Robert Rorke

Robert Rorke

TV

Why Lady Mary is more ruthless than Michonne

Two righteous women ruled the roost on TV on Sunday night — Michonne, the sword-wielding avenger on AMC’s “The Walking Dead,” and Lady Mary Crawley, of PBS’s “Downton Abbey.”

Of the two characters, Michonne, played by actress Danai Gurira, has always been the biggest badass. With her steel katana, she fearlessly slices her way through the zombie apocalypse, cutting off heads like so many slices of Swiss cheese. Anybody who gets her in her way feels the sharp prick of her displeasure.

But Lady Mary, played with icy perfection by Michelle Dockery, wields a mighty sword herself — her acid tongue — and this week she caused more damage than Michonne has in her many seasons on the series. The episode sees Mary ruin her sister Edith’s (Laura Carmichael) life by telling her prospective fiancé, Bertie Pelham (Harry Hadden-Paton) — who, by the way, has just been named the new Marquess of Hexham — that she had an out-of-wedlock child, the oft-mentioned, adorable Marigold. Edith’s hopes of finally finding love and marriage are dashed yet again. Fie, fie, fie on Mary!

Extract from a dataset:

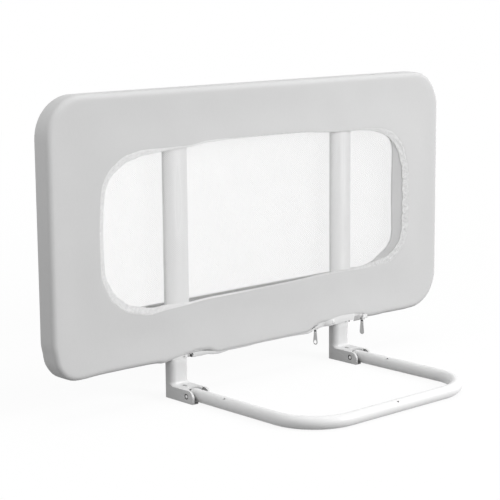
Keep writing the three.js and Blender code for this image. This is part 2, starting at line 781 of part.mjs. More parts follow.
function bracket(x) {
  let body = toSolid(across(bracketSide(), -NECK_W / 2, NECK_W / 2));
  body = cut(body, neckCorner(-1), neckCorner(1));

  const roofArc = TUBE_R + ROOF_CLEARANCE;
  const mouth = block(
    [-EAR_INNER, EAR_INNER],
    [-ARM_REACH - CUT_OVERRUN, PIVOT_Y],
    [-CUT_OVERRUN, ARM_H + CUT_OVERRUN],
  );
  const roofScoop = upright(circle(roofArc), -CUT_OVERRUN, ARM_H + CUT_OVERRUN, ROUND_STEPS);
  roofScoop.translate(0, PIVOT_Y, 0);
  const pocket = block(
    [-EAR_INNER, EAR_INNER],
    [PIVOT_Y - CUT_OVERRUN, NECK_FRONT - ARM_POCKET_BACK],
    [-CUT_OVERRUN, ARM_H - ROOF_T],
  );
  const slot = upright(
    flatOval(BUTTON_L + 2 * GAP, BUTTON_W + 2 * GAP),
    ARM_H - ROOF_T - CUT_OVERRUN,
    ARM_H + NECK_FILLET,
  );
  slot.rotateZ(Math.PI / 2).translate(0, BUTTON_Y, 0);
  body = cut(body, mouth, roofScoop, pocket, slot);

  const seat = BUTTON_Y - SEAT_BAR_L / 2;
  const overlapX = EAR_INNER + EAR_T / 2;
  const seatBar = block([-overlapX, overlapX], [seat, seat + SEAT_BAR_L], [0, SEAT_BAR_H]);
  const lips = [-1, 1].map((end) => {
    const range = [end * LIP_INNER, end * overlapX].sort((a, b) => a - b);
    return block(range, [-ARM_REACH + LIP_INSET, seat + SEAT_BAR_L / 2], [0, LIP_H]);
  });
  body = join(body, seatBar, ...lips);

  const spigot = upright(
    flatOval(SPIGOT_W, SPIGOT_D),
    NECK_TOP - NECK_FILLET,
    POST_FOOT + SPIGOT_GRIP,
  );
  spigot.translate(0, LEG_Y, 0);
  body = join(body, spigot);

  const face = NECK_W / 2;
  body = cut(
    body,
    rodX(BORE_R, -face - CUT_OVERRUN, face + CUT_OVERRUN, PIVOT_Y, TUBE_Z),
    rodX(COUNTERBORE_R, face - COUNTERBORE_DEPTH, face + CUT_OVERRUN, PIVOT_Y, TUBE_Z),
    rodX(COUNTERBORE_R, -face - CUT_OVERRUN, -face + COUNTERBORE_DEPTH, PIVOT_Y, TUBE_Z),
    screwHole(0, SCREW_R + GAP, POST_FRONT, POST_FRONT + SCREW_L + GAP),
  );
  return body.translate(x, 0, 0);
}

// Pivot pin: a rivet with a head in each counterbore
function pivotPin(x) {
  const shoulder = NECK_W / 2 - COUNTERBORE_DEPTH + GAP;
  const reach = shoulder + PIN_HEAD_T;
  const pin = toSolid(rodX(PIN_R, -reach, reach, PIVOT_Y, TUBE_Z));
  const heads = [-1, 1].map((end) => {
    const [low, high] = end < 0 ? [-reach, -shoulder] : [shoulder, reach];
    return rodX(PIN_HEAD_R, low, high, PIVOT_Y, TUBE_Z);
  });
  return join(pin, ...heads).translate(x, 0, 0);
}

// Spacer: a bush on the pin between the tube end and an ear
function spacer(x, end) {
  const low = TUBE_R + GAP;
  const high = EAR_INNER - GAP;
  const [left, right] = end < 0 ? [-high, -low] : [low, high];
  const ring = toSolid(rodX(SPACER_R, left, right, PIVOT_Y, TUBE_Z));
  return cut(
    ring,
    rodX(BORE_R, left - CUT_OVERRUN, right + CUT_OVERRUN, PIVOT_Y, TUBE_Z),
  ).translate(x, 0, 0);
}

// Base bar: one tube bent twice
function drill(radius, tilt, axis) {
  const bit = new THREE.CylinderGeometry(radius, radius, 2 * TUBE_R, SMALL_ROUND_STEPS);
  bit.rotateX(Math.PI / 2).translate(0, 0, TUBE_R);
  const angle = THREE.MathUtils.degToRad(tilt);
  return axis === "x" ? bit.rotateX(angle) : bit.rotateY(-angle);
}

function baseTube() {
  const start = PIVOT_Y - END_COLLAR_L - GAP;
  const corners = [
    new THREE.Vector3(-LEG_X, start, TUBE_Z),
    new THREE.Vector3(-LEG_X, -BAR_REACH, TUBE_Z),
    new THREE.Vector3(LEG_X, -BAR_REACH, TUBE_Z),
    new THREE.Vector3(LEG_X, start, TUBE_Z),
  ];
  const section = pierced(circle(TUBE_R), circle(TUBE_R - TUBE_WALL));
  const bend = tubeAlong(bentPath(corners, BEND_R, BEND_STEPS), section, ROUND_STEPS / 2);
  const legHoles = SIDES.map(({ x }) =>
    drill(HOLE_R, LEG_HOLE_TILT, "y").translate(x, -LEG_HOLE_REACH, TUBE_Z),
  );
  const frontHole = drill(HOLE_R, FRONT_HOLE_TILT, "x").translate(FRONT_HOLE_X, -BAR_REACH, TUBE_Z);
  return cut(toSolid(bend), ...legHoles, frontHole);
}

// Tube end: a domed fitting, round about the pivot so that it turns clear of the roof and lips
function tubeEnd(x) {
  const profile = new THREE.Path();
  const inner = TUBE_R - TUBE_WALL - GAP;
  profile.moveTo(0, -END_COLLAR_L - END_SPIGOT_L);
  profile.lineTo(inner, -END_COLLAR_L - END_SPIGOT_L);
  profile.lineTo(inner, -END_COLLAR_L);
  profile.lineTo(TUBE_R, -END_COLLAR_L);
  profile.absarc(0, 0, TUBE_R, 0, Math.PI / 2);
  const points = profile.getPoints(CORNER_STEPS / 2);
  points[points.length - 1].x = 0;
  const fitting = new THREE.LatheGeometry(points, ROUND_STEPS).translate(0, PIVOT_Y, TUBE_Z);
  const dimpleFloor = PIVOT_Y + TUBE_R - DIMPLE_DEPTH;
  return cut(
    toSolid(fitting),
    rodX(BORE_R, -TUBE_R - CUT_OVERRUN, TUBE_R + CUT_OVERRUN, PIVOT_Y, TUBE_Z),
    rodY(DIMPLE_R, dimpleFloor, PIVOT_Y + TUBE_R + CUT_OVERRUN, 0, TUBE_Z),
  ).translate(x, 0, 0);
}

// Lock button: thumb cap in the roof's slot, flange under the roof, and a nose that faces the tube end
const FLANGE_TOP = ARM_H - ROOF_T - GAP;
const FLANGE_BOTTOM = FLANGE_TOP - BUTTON_FLANGE_T;

function lockButton(x) {
  const cap = upright(
    flatOval(BUTTON_L, BUTTON_W),
    FLANGE_BOTTOM + BUTTON_FLANGE_T / 2,
    ARM_H + BUTTON_PROUD,
  ).rotateZ(Math.PI / 2);
  const flange = upright(
    flatOval(BUTTON_L + 2 * BUTTON_FLANGE, BUTTON_W + 2 * BUTTON_FLANGE),
    FLANGE_BOTTOM,
    FLANGE_TOP,
  ).rotateZ(Math.PI / 2);
  const stem = block(
    [-BLOCK_W / 2, BLOCK_W / 2],
    [-BLOCK_L / 2, BLOCK_L / 2],
    [BLOCK_BOTTOM, FLANGE_BOTTOM + BUTTON_FLANGE_T / 2],
  );
  const noseTip = PIVOT_Y + TUBE_R + NOSE_SHORT - BUTTON_Y;
  const nose = block(
    [-NOSE_W / 2, NOSE_W / 2],
    [noseTip, 0],
    [TUBE_Z - NOSE_H / 2, TUBE_Z + NOSE_H / 2],
  );
  return join(toSolid(cap), flange, stem, nose).translate(x, BUTTON_Y, 0);
}

// Lock spring: a coil between the seat bar and the button's underside
class Coil extends THREE.Curve {
  constructor(radius, bottom, top, turns) {
    super();
    this.radius = radius;
    this.bottom = bottom;
    this.top = top;
    this.turns = turns;
  }

  getPoint(t, target = new THREE.Vector3()) {
    const angle = 2 * Math.PI * this.turns * t;
    const rise = this.bottom + (this.top - this.bottom) * t;
    return target.set(this.radius * Math.cos(angle), this.radius * Math.sin(angle), rise);
  }
}

function lockSpring(x) {
  const bottom = SEAT_BAR_H + GAP + SPRING_WIRE_R;
  const top = BLOCK_BOTTOM - GAP - SPRING_WIRE_R;
  const coil = new Coil(SPRING_R, bottom, top, SPRING_TURNS);
  const wire = new THREE.ExtrudeGeometry(circle(SPRING_WIRE_R), {
    steps: Math.round(SPRING_TURNS * SPRING_STEPS),
    extrudePath: coil,
    curveSegments: SPRING_WIRE_STEPS,
  });
  return wire.translate(x, BUTTON_Y, 0);
}

// Assembly
addPiece("cover_front", coverFront(), fabricGrey);
addPiece("cover_back", coverBack(), fabricGrey);
addPiece("window_net_front", windowNet(-HALF_T + (FABRIC - NET_T) / 2), netWhite);
addPiece("window_net_back", windowNet(HALF_T - FABRIC + (FABRIC - NET_T) / 2), netWhite);
addPiece("window_binding_front", windowBinding(-HALF_T), bindingGrey);
addPiece("window_binding_back", windowBinding(HALF_T - FABRIC), bindingGrey);
addPiece("zip_tape_middle", zipTape(ZIP_MIDDLE_START, ZIP_MIDDLE_END), zipWhite);
addPiece("zip_tape_right", zipTape(ZIP_RIGHT_START, ZIP_RIGHT_END), zipWhite);

const sliderInset = SLIDER_L / 2 + GAP;
addPiece("zip_slider_middle_left", zipSlider(ZIP_MIDDLE_START + sliderInset, false), zincGrey);
addPiece("zip_slider_middle_right", zipSlider(ZIP_MIDDLE_END - sliderInset, true), zincGrey);
addPiece("zip_slider_right", zipSlider(ZIP_RIGHT_START + sliderInset, true), zincGrey);
addPiece("zip_pull_middle", zipPull(ZIP_MIDDLE_END - sliderInset, true), zincGrey);
addPiece("zip_pull_right", zipPull(ZIP_RIGHT_START + sliderInset, false), zincGrey);

addPiece("rail_top", railTop(), paintedWhite);
addPiece("rail_bottom", railBottom(), paintedWhite);
[
  ["left", -1],
  ["right", 1],
].forEach(([side, end]) => {
  addPiece(`rail_joiner_${side}`, railJoiner(end), plasticGrey);
  addPiece(`rail_rivet_${side}_lower`, joinerRivet(end, -1), steelGrey);
  addPiece(`rail_rivet_${side}_upper`, joinerRivet(end, 1), steelGrey);
});

SIDES.forEach(({ side, x }) => {
  addPiece(`post_${side}`, post(x), paintedWhite);
  addPiece(`post_plug_${side}`, postPlug(x), plasticGrey);
  addPiece(`post_bush_${side}`, postBush(x), plasticGrey);
  addPiece(`post_screw_${side}`, postScrew(x), steelGrey);
  addPiece(`bracket_${side}`, bracket(x), paintedWhite);
  addPiece(`pivot_pin_${side}`, pivotPin(x), steelGrey);
  addPiece(`spacer_${side}_outer`, spacer(x, x < 0 ? -1 : 1), plasticGrey);
  addPiece(`spacer_${side}_inner`, spacer(x, x < 0 ? 1 : -1), plasticGrey);
  addPiece(`lock_button_${side}`, lockButton(x), paintedWhite);
  addPiece(`lock_spring_${side}`, lockSpring(x), steelGrey);
  addPiece(`tube_end_${side}`, tubeEnd(x), paintedWhite);
});
addPiece("base_tube", baseTube(), paintedWhite);

// The row's origin is on the floor, in the middle of the footprint
guardRail.position.y = MODEL_SHIFT_Y;

export default guardRail;
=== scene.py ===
"""Dresses the folding bed guard rail: cloth cover, net windows, zips, frame, hinges and stage."""

import math
from contextlib import contextmanager
from functools import partial, partialmethod

import bmesh
import bpy
import numpy as np
from bpy.props import FloatProperty, FloatVectorProperty, PointerProperty
from mathutils import Matrix, Vector


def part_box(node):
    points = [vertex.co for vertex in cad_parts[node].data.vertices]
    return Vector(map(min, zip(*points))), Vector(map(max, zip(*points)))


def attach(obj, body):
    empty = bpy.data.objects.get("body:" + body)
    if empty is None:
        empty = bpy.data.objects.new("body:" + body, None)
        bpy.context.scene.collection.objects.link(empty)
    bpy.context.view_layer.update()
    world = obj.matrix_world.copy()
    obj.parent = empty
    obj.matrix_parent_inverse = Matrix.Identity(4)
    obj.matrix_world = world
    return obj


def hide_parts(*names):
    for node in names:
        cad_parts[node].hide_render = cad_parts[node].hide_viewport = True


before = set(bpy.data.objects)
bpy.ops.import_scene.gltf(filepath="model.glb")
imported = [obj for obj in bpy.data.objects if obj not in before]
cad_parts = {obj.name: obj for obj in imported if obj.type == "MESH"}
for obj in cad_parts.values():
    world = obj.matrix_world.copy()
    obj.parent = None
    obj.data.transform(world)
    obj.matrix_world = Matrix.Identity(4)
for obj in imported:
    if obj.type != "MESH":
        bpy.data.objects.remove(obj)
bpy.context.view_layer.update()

bl_info = {
    "name": "Folding Bed Guard Rail",
    "version": (1, 0, 0),
    "blender": (4, 5, 0),
    "location": "View3D > Sidebar > Bed Guard",
    "description": "Cloth, net, zip, painted tube and stage for a folding bed guard rail",
    "category": "Object",
}

MM = 0.001
SIDES = ("left", "right")
UP = Vector((0, 0, 1))
WHITE = (1, 1, 1, 1)
BLACK = (0, 0, 0, 1)


def box(node):
    """The low and the high corner of a node's box."""
    return [Vector(corner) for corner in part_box(node)]


def middle_of(node, axis):
    """The middle of a node's box along an axis."""
    low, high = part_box(node)
    return (low[axis] + high[axis]) / 2


# The cover's box comes from the frame, and the panel's middle plane is the middle of it.
PANEL_LOW, PANEL_HIGH = box("cover_front")
PANEL_Y = (PANEL_LOW.y + PANEL_HIGH.y) / 2
PANEL_Z = PANEL_LOW.z
PANEL_WIDTH = PANEL_HIGH.x - PANEL_LOW.x
PANEL_HEIGHT = PANEL_HIGH.z - PANEL_LOW.z
# The cover's half depth and its radii in millimetres
HALF_DEPTH = (PANEL_HIGH.y - PANEL_LOW.y) / 2 / MM
CORNER_RADIUS = 75
RIM_RADIUS = 10
ZIP_Y = middle_of("zip_tape_middle", 1)
LEG_X = [middle_of(f"post_{side}", 0) for side in SIDES]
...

Such cruelty does not go unnoticed. After Bertie excuses himself from the lunch table, the family lights into her. Brother-in-law Tom Branson (Allen Leech) corners the termagant and says, “You can’t stop ruining things. Like all bullies, you’re a coward.” A scandalized Mary has trouble keeping her poker face. When she later disingenuously apologizes to Edith, the lovelorn Crawley really lets her have it. “Shut up!” she screams, and calls Mary the unthinkable — “a nasty, selfish bitch.”

Seldom has a character spoken so clearly and bluntly for the audience. It was obvious that Mary was jealous of Edith potentially marrying a title with greater prestige than the Grantham title. It was also glaringly clear that her unhappiness with her own marital state, and being actively courted by commoner Henry Talbot (Matthew Goode), was dispiriting, to say the least. The entire family was disgusted with her nonetheless.

A second, prolonged apology from Mary did not fool Edith, but she proved magnanimous: “In the end you’re my sister, and one day only we will remember Sybil or Mama or Papa or Matthew or Michael,” she says, “until at last our shared memories will mean more than our mutual dislike.” As the French say, “Touché!”

If the pen is mightier than the sword, the tongue is crueller. We can’t unsay what is said, and Lady Mary — now married a second time, to poor Henry Talbot — will always be remembered as one of the meanest women who ever walked across a TV screen. She makes Michonne look like Mary Poppins.